In the midst of increasing mechanization and technological organization, propaganda is simply the means used to prevent these things from being felt as too oppressive and to persuade man to submit with good grace. When man will be fully adapted to this technological society, when he will end by obeying with enthusiasm, convinced of the excellence of what he is forced to do, the constraint of the organization will no longer be felt by him; the truth is, it will no longer be a constraint, and the police will have nothing to do. The civic and technological good will and the enthusiasm for the right social myths — both created by propaganda — will finally have solved the problem of man. 

We have clearly not reached the point at which the police have nothing to do; but in many respects, certainly among our cultural elites, Ellul’s forecast has largely come true. Without anyone directly telling them or persuading them to do so, they have, as their “enthusiasm for the right social myths” demonstrates, come to love Big Brother. Propaganda has ceased to be the function of government and become instead a kind of collective self-soothing, with social media networks the primary instruments.

Future historians of propaganda will not be able to do without Ellul’s book but will need to reconsider its significance in light of the realization of some of the prophetic elements of the book.

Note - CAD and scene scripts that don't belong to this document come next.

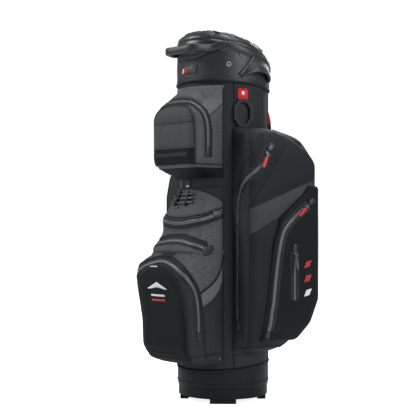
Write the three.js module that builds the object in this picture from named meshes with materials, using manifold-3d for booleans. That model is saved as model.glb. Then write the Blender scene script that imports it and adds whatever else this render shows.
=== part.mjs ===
// A cart-style golf bag that stands on its own moulded base.
// Millimetres, +Z up. The pocket front faces -Y and the large side pocket is on +X.
// The origin is the middle of the base, at floor level.

import * as THREE from 'three';
import { mergeVertices } from 'three/addons/utils/BufferGeometryUtils.js';
import Module from 'manifold-3d';

const wasm = await Module();
wasm.setup();

// ---------------------------------------------------------------- driving dimensions

const gap = 0.4; // clearance between pieces that touch
const roundSegments = 48;

// Body tube and base
const bodyRadius = 109;
const bodyWall = 4;
const cuffProud = 1; // outside the body tube
const cuffBottom = 35;
const cuffTop = 86;
const cuffSlope = 0.08;
const trayFloorTop = 18;
const trayFloorBottom = 11;
const trayRimHeight = 70;
const trayWall = 3;
const footWidth = 62;
const footDepth = 20;
const footAngles = [-45, 45, 135, -135];
const centrePadRadius = 30;

// Collar, rim and top. The rim plane slopes down towards the back.
const bodyHeight = 751; // from the floor to the collar's lower edge
const collarWall = 3;
const collarHeight = 79;
const collarBottomSlope = -0.08;
const rimHeight = bodyHeight + collarHeight; // top of the rim band above the middle of the base
const rimSlope = -0.27;
const rimBand = 20;
const rimProud = 6;
const rimWall = 10;
// The top's outside: how far in from the rim, and how high over it.
const domeProfile = [[2, 0], [3, 6], [7, 14], [15, 22], [30, 30], [62, 38]];
const domeHeight = 40;
const plugDepth = 22;
// Dips in the top's shoulder that open the outer compartments sideways: [angle, radius].
const shoulderDips = [[12, 7], [37, 11], [57, 7], [79, 9], [105, 9], [132, 9], [160, 8]];
const dipInset = 11; // of a dip's middle, in from the rim's outside
const dipHeight = 23; // of a dip's middle, over the rim

// Club compartments: 6 in the middle, 4 on each side
const dividerWall = 3;
const centreHalfWidth = 38;
const rowHalfLength = 32;
const sideRowLength = 46;
const holeMargin = 3.5;
const holeCorner = 8;
const holeCircle = 99;

// Lift handle at the front of the rim
const handleHalfWidth = 58;
const handleReach = 41; // from the collar to the outside of the grip
const handleGrip = 13;
const handleThickness = 18;
const handleDrop = 21; // how far the grip's top lies below the rim plane

// Towel ring
const towelAngle = 70;
const towelTabDrop = 1; // below the lowest edge of the collar
const towelTabHeight = 26;
const towelTabWidth = 26;
const towelTabThickness = 3;
const towelRingWidth = 48;
const towelRingHeight = 64;
const towelRingBar = 7;
const towelRingThickness = 6;
const towelTabTop = bodyHeight + collarBottomSlope * bodyRadius - towelTabDrop;
const towelRingTop = towelTabTop - towelTabHeight - gap;
const towelRingClearance = 1; // from the ring to the side pocket under it

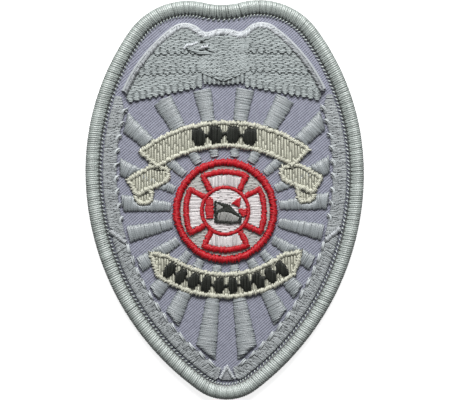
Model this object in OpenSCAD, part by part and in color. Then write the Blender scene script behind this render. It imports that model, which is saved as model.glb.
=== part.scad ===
// Firefighter's shoulder patch: an embroidered shield of twill with an overlocked edge.
// It lies face up on z = 0 with the top of the shield towards +y. All sizes are in mm.

/* [Shield] */
// Width over the overlocked edge
shield_w = 62.8; // [61:0.2:65]
// Height over the overlocked edge
shield_h = 90; // [88:0.5:92]
// Distance of each shoulder's crest from the middle
shoulder_x = 8; // [7.6:0.1:8.4]
// Radius of the shoulders
shoulder_r = 16.2; // [15.8:0.1:16.6]
// Depth of the dip between the shoulders
dip_depth = 1; // [0.8:0.05:1.2]
// Radius of the sides above the widest level
side_r = 55; // [53:0.5:57]
// Radius of the tip
tip_r = 11; // [10.5:0.1:11.5]

/* [Cloth and edge] */
// Thickness of the twill with its backing
cloth_t = 1; // [0.8:0.1:1.2]
// Width of the overlocked edge
edge_w = 3.4; // [3.2:0.1:3.8]
// Thickness of the overlocked edge
edge_t = 2.6; // [2.4:0.1:3]
// Thickness of the edge thread under the twill
edge_lip = 0.3; // [0.25:0.05:0.4]
// Depth to which the edge covers the twill's rim
edge_cover = 1.7; // [1.5:0.1:1.9]

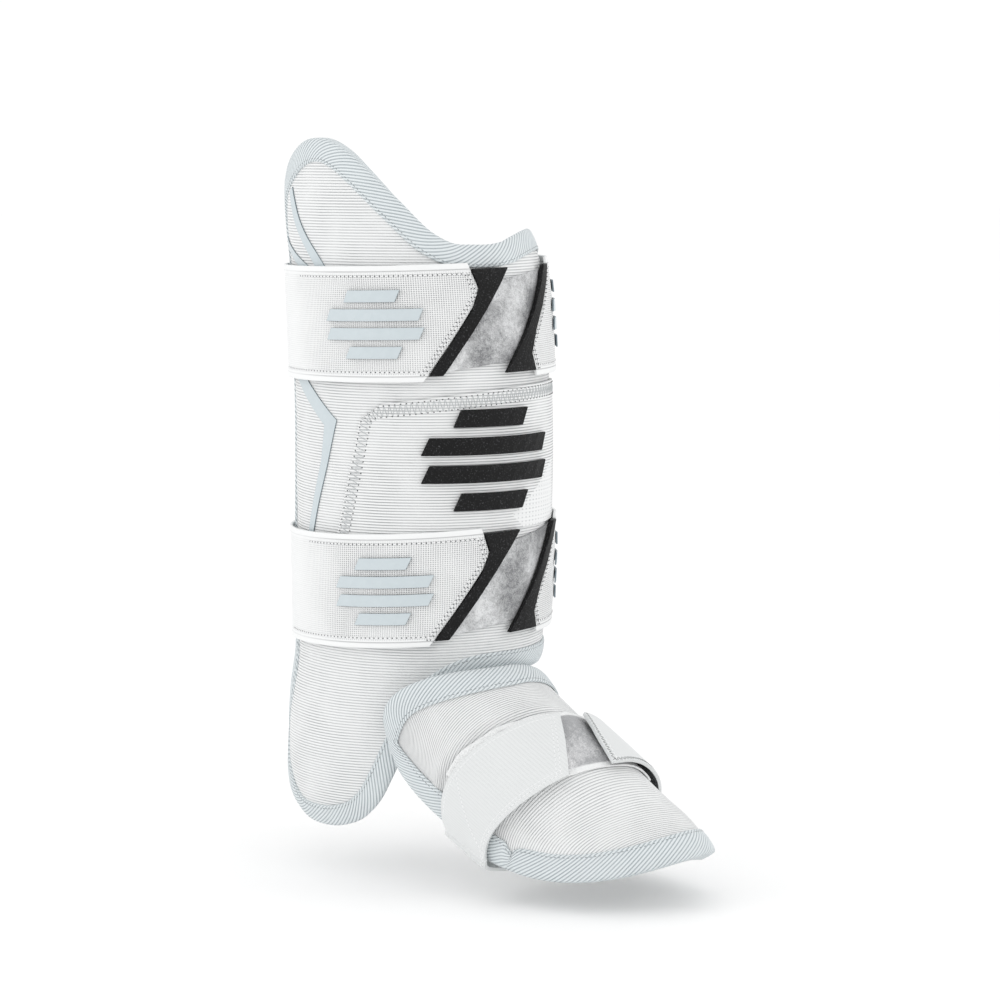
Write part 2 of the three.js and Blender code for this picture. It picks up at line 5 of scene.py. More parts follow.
import bpy
import numpy as np
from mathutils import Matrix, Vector


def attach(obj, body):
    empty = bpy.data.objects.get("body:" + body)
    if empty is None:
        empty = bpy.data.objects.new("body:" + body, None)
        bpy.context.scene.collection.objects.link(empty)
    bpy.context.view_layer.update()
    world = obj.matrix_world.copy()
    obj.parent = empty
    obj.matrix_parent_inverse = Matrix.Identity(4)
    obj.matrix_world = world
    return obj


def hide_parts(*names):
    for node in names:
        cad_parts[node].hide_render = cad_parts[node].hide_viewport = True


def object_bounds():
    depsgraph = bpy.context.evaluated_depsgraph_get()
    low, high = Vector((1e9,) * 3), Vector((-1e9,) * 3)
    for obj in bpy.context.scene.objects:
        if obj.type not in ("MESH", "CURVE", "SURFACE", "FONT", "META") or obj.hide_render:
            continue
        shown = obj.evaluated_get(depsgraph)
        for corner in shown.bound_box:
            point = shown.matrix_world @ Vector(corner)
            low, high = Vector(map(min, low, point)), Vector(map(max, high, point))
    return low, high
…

His definition — “Propaganda is a set of methods employed by an organized group that wants to bring about the active or passive participation in its actions of a mass of individuals, psychologically unified through psychological manipulations and incorporated in an organization” — will need to be revised. 

And for those who wish to use rather than merely understand propaganda: Deliberate propaganda in the future will, if it wishes to be effective, need to mimic the character of emergent propaganda. Anything more direct will seem too, too crude.